_Source excerpt_:

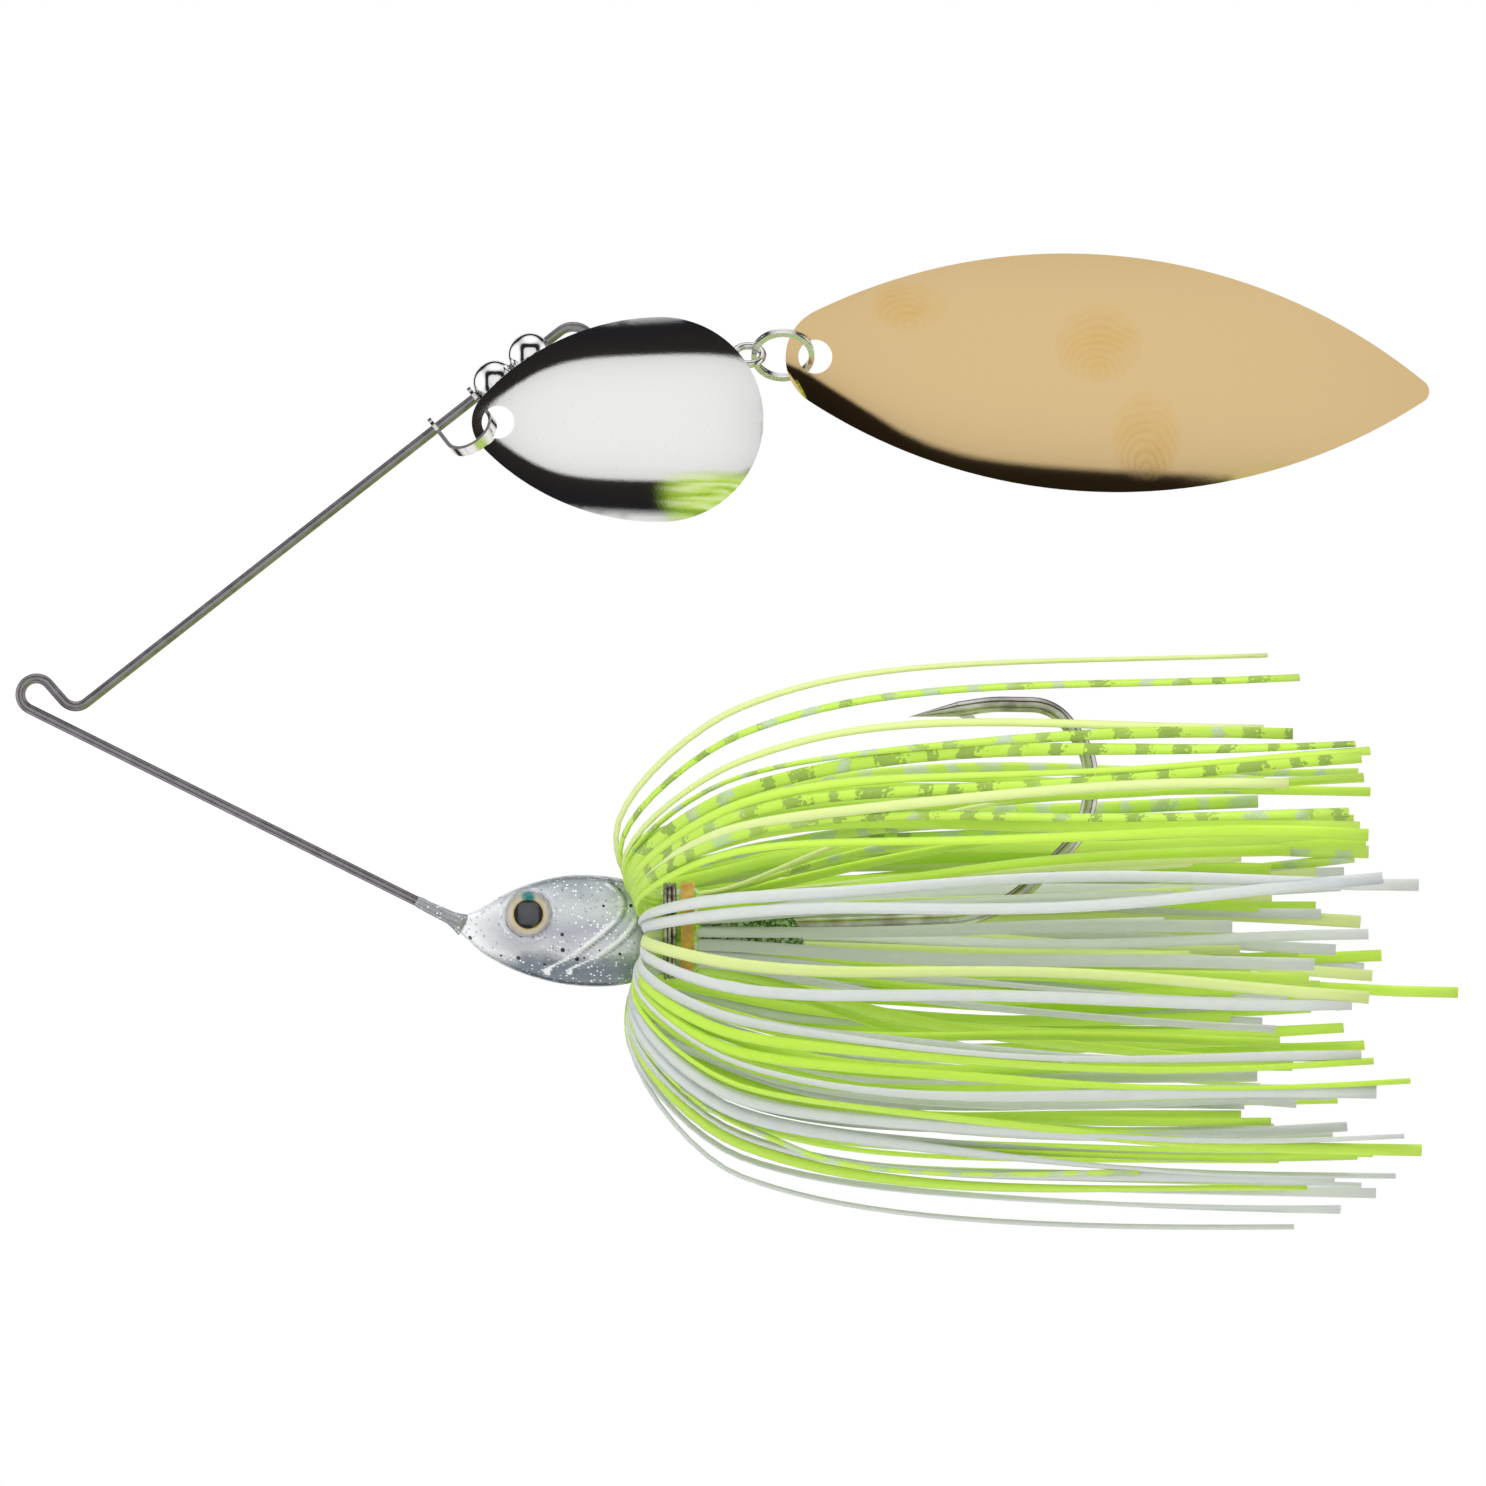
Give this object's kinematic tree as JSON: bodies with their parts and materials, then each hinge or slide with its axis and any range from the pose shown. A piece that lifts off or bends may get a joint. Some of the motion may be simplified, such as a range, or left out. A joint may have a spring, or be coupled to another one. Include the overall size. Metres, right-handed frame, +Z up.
{
  "type": "spinnerbait",
  "caption": "Bent wire arm with a tied silicone skirt and hook on a painted fish head, and a round and a leaf-shaped blade on a clevis and a swivel.",
  "frame": {"origin": "centre of the line tie bend, where the line is tied to the wire arm", "axes": "+X back towards the tips of the skirt, +Z up towards the blades; the wire arm, the head and the hook share the plane Y = 0"},
  "size_m": [0.1272, 0.0474, 0.0847],
  "materials": {
    "wire": "drawn stainless spring wire, satin bright",
    "hook_steel": "polished tin plated hook wire",
    "head_paint": "pearl white over lead, with fine black and silver glitter, clear coat",
    "eye_foil": "printed foil ring with a black pupil",
    "eye_resin": "clear glossy resin dome",
    "skirt_chartreuse": "translucent yellow-green silicone",
    "skirt_spotted": "yellow-green silicone with printed metallic bars",
    "skirt_white": "pearl white silicone",
    "skirt_bundle": "packed silicone strands",
    "tie_wire": "soft binding wire",
    "band": "amber rubber",
    "clevis_plate": "nickel plated strip",
    "bead_plate": "nickel plated, polished",
    "silver_plate": "bright silver plated, polished",
    "gold_plate": "bright gold plated, polished",
    "ring_steel": "bright stainless wire",
    "swivel_brass": "nickel plated brass",
    "ball_steel": "polished bearing steel"
  },
  "bodies": {
    "root": {"wire_arm": "wire", "hook": "hook_steel", "head": "head_paint", "eye_foil_left": "eye_foil", "eye_foil_right": "eye_foil", "eye_dome_left": "eye_resin", "eye_dome_right": "eye_resin", "skirt_root": "skirt_bundle", "skirt_tie_wire": "tie_wire", "skirt_rubber_band": "band", "skirt_strands_chartreuse": "skirt_chartreuse", "skirt_strands_spotted": "skirt_spotted", "skirt_strands_white": "skirt_white"},
    "bead_upper": {"bead_upper": "bead_plate"},
    "bead_lower": {"bead_lower": "bead_plate"},
    "clevis": {"clevis": "clevis_plate"},
    "front_blade": {"front_blade": "silver_plate"},
    "solid_ring": {"solid_ring": "ring_steel"},
    "swivel_front_eye": {"swivel_front_eye": "ring_steel"},
    "swivel_barrel": {"swivel_barrel": "swivel_brass", "swivel_bearing_balls": "ball_steel"},
    "swivel_rear_eye": {"swivel_rear_eye": "ring_steel"},
    "split_ring": {"split_ring": "ring_steel"},
    "rear_blade": {"rear_blade": "gold_plate"}
  },
  "joints": [
    {"name": "bead_upper_slide", "type": "slide", "parent": "root", "child": "bead_upper", "axis": [-0.7869, 0, -0.617], "range_m": [0, 0.015]},
    {"name": "bead_lower_slide", "type": "slide", "parent": "bead_upper", "child": "bead_lower", "axis": [-0.7869, 0, -0.617], "range_m": [0, 0.018]},
    {"name": "clevis_spin", "type": "hinge", "parent": "bead_lower", "child": "clevis", "pos_m": [0.03775, 0, 0.02535], "axis": [-0.7869, 0, -0.617], "range_deg": [-3, 250]},
    {"name": "front_blade_swing", "type": "hinge", "parent": "clevis", "child": "front_blade", "pos_m": [0.03914, -0.00299, 0.02357], "axis": [0.4928, 0.6018, -0.6285], "range_deg": [-2, 140]},
    {"name": "ring_swing", "type": "hinge", "parent": "root", "child": "solid_ring", "pos_m": [0.04829, 0, 0.03119], "axis": [0, 1, 0], "range_deg": [-75, 12]},
    {"name": "swivel_swing", "type": "hinge", "parent": "solid_ring", "child": "swivel_front_eye", "pos_m": [0.0508, 0, 0.03055], "axis": [0, 0, 1], "range_deg": [-2, 30]},
    {"name": "barrel_spin", "type": "hinge", "parent": "swivel_front_eye", "child": "swivel_barrel", "pos_m": [0.05475, 0, 0.03055], "axis": [1, 0, 0], "continuous": true},
    {"name": "rear_eye_spin", "type": "hinge", "parent": "swivel_barrel", "child": "swivel_rear_eye", "pos_m": [0.06405, 0, 0.03055], "axis": [1, 0, 0], "continuous": true},
    {"name": "split_ring_swing", "type": "hinge", "parent": "swivel_rear_eye", "child": "split_ring", "pos_m": [0.06405, 0, 0.03055], "axis": [0, -0.6561, 0.7547], "range_deg": [-35, 35]},
    {"name": "rear_blade_swing", "type": "hinge", "parent": "split_ring", "child": "rear_blade", "pos_m": [0.06717, 0, 0.03055], "axis": [0, 0.7547, 0.6561], "range_deg": [-40, 40]}
  ]
}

_Aim_:
Write out every line of the preceding listing that contains "materials".

_Output for this task_:
Give this object's kinematic tree as JSON: bodies with their parts and materials, then each hinge or slide with its axis and any range from the pose shown. A piece that lifts off or bends may get a joint. Some of the motion may be simplified, such as a range, or left out. A joint may have a spring, or be coupled to another one. Include the overall size. Metres, right-handed frame, +Z up.
  "materials": {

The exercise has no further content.